Os professores (um grupo de dez, numa comunidade de mais de uma centena) diziam ter acreditado que “a candidata não homologada, simultaneamente, presidente da Comissão Administrativa Provisória do agrupamento iria, de imediato, apresentar o seu pedido de demissão do cargo que ocupava, em nome da salvaguarda do interesse público na educação, em particular da idoneidade pessoal de que um/a candidato/a ao cargo de director e principal responsável pelo órgão de gestão deve, inequivocamente, dar provas”. Tal não aconteceu. O mesmo texto apelava à intervenção do Ministério da Educação e o afastamento do Conselho Geral Transitório (CGT), acabando por constatar que esse órgão já teria retomado o processo para a escolha da nova direcção.

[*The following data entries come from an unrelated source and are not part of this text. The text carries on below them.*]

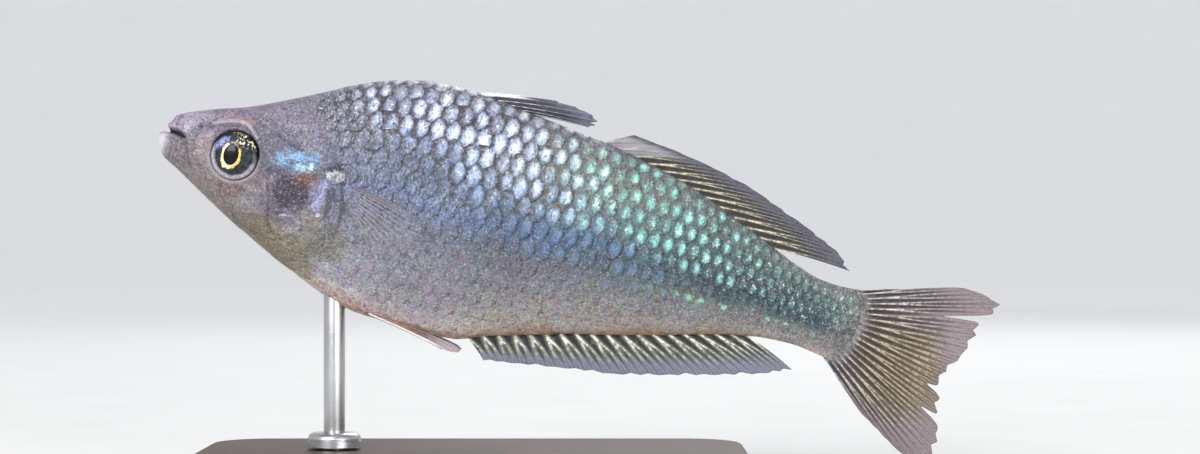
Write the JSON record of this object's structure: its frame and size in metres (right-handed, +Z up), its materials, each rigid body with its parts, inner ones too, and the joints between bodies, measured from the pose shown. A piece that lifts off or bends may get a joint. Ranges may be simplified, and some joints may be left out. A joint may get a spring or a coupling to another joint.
{
  "type": "australian rainbowfish model",
  "caption": "Life-size still model of a slender, deep-backed freshwater fish, nose up, held over a flat base by one short rod.",
  "frame": {"origin": "centre of the whole model's bounding box in X and Y, on the level of the base's underside", "axes": "+X from the snout towards the tail, +Y towards the fish's right side, +Z up"},
  "size_m": [0.0946, 0.034, 0.0465],
  "materials": {
    "skin": "silvery, wet",
    "fin_membrane": "thin, slightly clouded, with pale rays",
    "eye": "clear and glossy over a dark pupil",
    "dark_wood": "satin varnish",
    "brushed_steel": "brushed along the rod"
  },
  "bodies": {
    "root": {"head": "skin", "lower_jaw": "skin", "trunk": "skin", "tail_stem": "skin", "eye_left": "eye", "eye_right": "eye", "spiny_dorsal_fin": "fin_membrane", "soft_dorsal_fin": "fin_membrane", "anal_fin": "fin_membrane", "tail_fin": "fin_membrane", "pectoral_fin_left": "fin_membrane", "pectoral_fin_right": "fin_membrane", "pelvic_fin_left": "fin_membrane", "pelvic_fin_right": "fin_membrane", "stand_base": "dark_wood", "stand_rod": "brushed_steel", "stand_collar": "brushed_steel"}
  },
  "joints": []
}
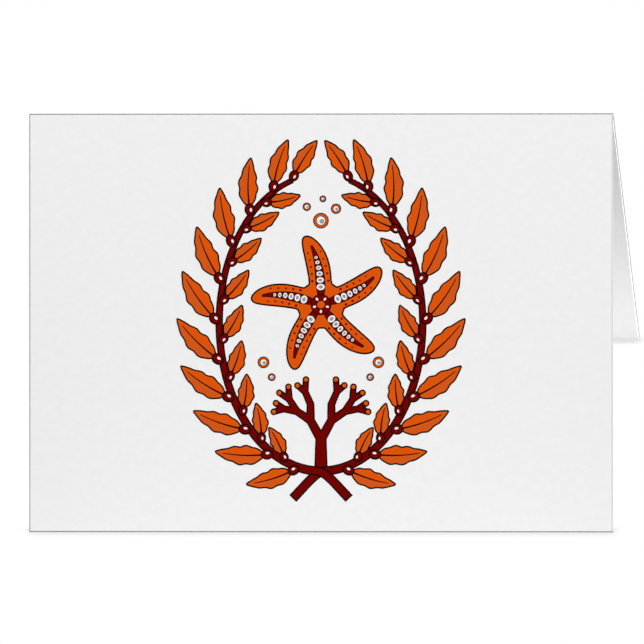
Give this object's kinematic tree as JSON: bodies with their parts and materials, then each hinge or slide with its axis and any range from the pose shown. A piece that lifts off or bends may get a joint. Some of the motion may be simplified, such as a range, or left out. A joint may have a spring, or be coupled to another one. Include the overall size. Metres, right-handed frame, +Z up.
{
  "type": "folded greeting card",
  "caption": "Landscape greeting card of white board, folded along its top edge and standing open like a tent, with a printed front.",
  "frame": {"origin": "on the table, under the middle of the card", "axes": "+X along the fold, to the right of someone who looks at the front; the front leaf faces -Y and up; +Z is up"},
  "size_m": [0.1778, 0.1226, 0.1109],
  "materials": {
    "board": "uncoated matte",
    "black_ink": "printed matte",
    "orange_ink": "printed matte",
    "rust_ink": "printed matte",
    "maroon_ink": "printed matte",
    "grey_ink": "printed matte"
  },
  "bodies": {
    "front": {"front_leaf": "board"},
    "back": {"back_leaf": "board"}
  },
  "joints": [
    {"name": "fold", "type": "hinge", "parent": "front", "child": "back", "pos_m": [0, 0, 0.1108], "axis": [1, 0, 0], "range_deg": [-57.5, 122.5]}
  ]
}
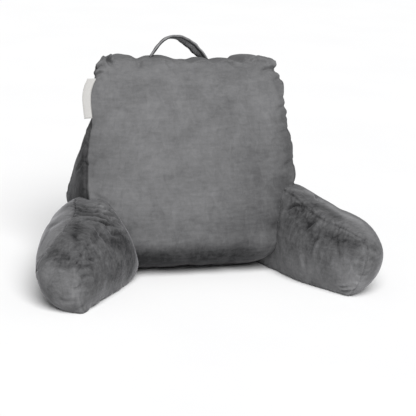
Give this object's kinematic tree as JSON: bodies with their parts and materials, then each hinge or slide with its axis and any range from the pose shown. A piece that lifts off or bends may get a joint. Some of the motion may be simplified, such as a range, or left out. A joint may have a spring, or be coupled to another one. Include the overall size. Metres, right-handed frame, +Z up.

E isso, de facto, aconteceu. Mas poucos dias após a publicação da nova abertura do concurso em Diário da República, o CGT anula a decisão anterior, alegadamente por “erros” no diploma, apurou o i. Finalmente, novo concurso, já no final de Junho, e, findos os prazos de candidatura, apenas um nome: Vítor Manuel Pinto Fernandes, docente do agrupamento de escolas de Grândola. Tudo parecia indicar que a ausência de órgãos eleitos estaria sanada – mais de um ano depois do início do problema –, mas ainda não. Três dias depois (a 2 de Julho), uma nota da Comissão Especializada do Conselho Geral de Escolas de Grândola dá conta de que o único candidato ao cargo “não pode ser admitido”. Razão? Falta de percurso profissional que o habilitasse ao exercício das funções. Quando aquele órgão se preparava para analisar o currículo – e depois de constatar que as responsabilidades dirigentes exercidas até ao momento eram insuficientes para assumir a direcção do agrupamento –, Vítor Fernandes antecipou-se e retirou a candidatura, deixando a responsabilidade da condução dos destinos das escolas de Grândola novamente nas mãos de Ângela Filipe.
O i contactou quer a presidente da Comissão Administrativa Provisória, quer Maria José Mariano, presidente do Conselho Geral Transitório (que se considerou incompetente para avaliar o alegado plágio, merecendo, com isso, um “puxão de orelhas” da DGAE). Ambas se mostraram indisponíveis para falar sobre o caso.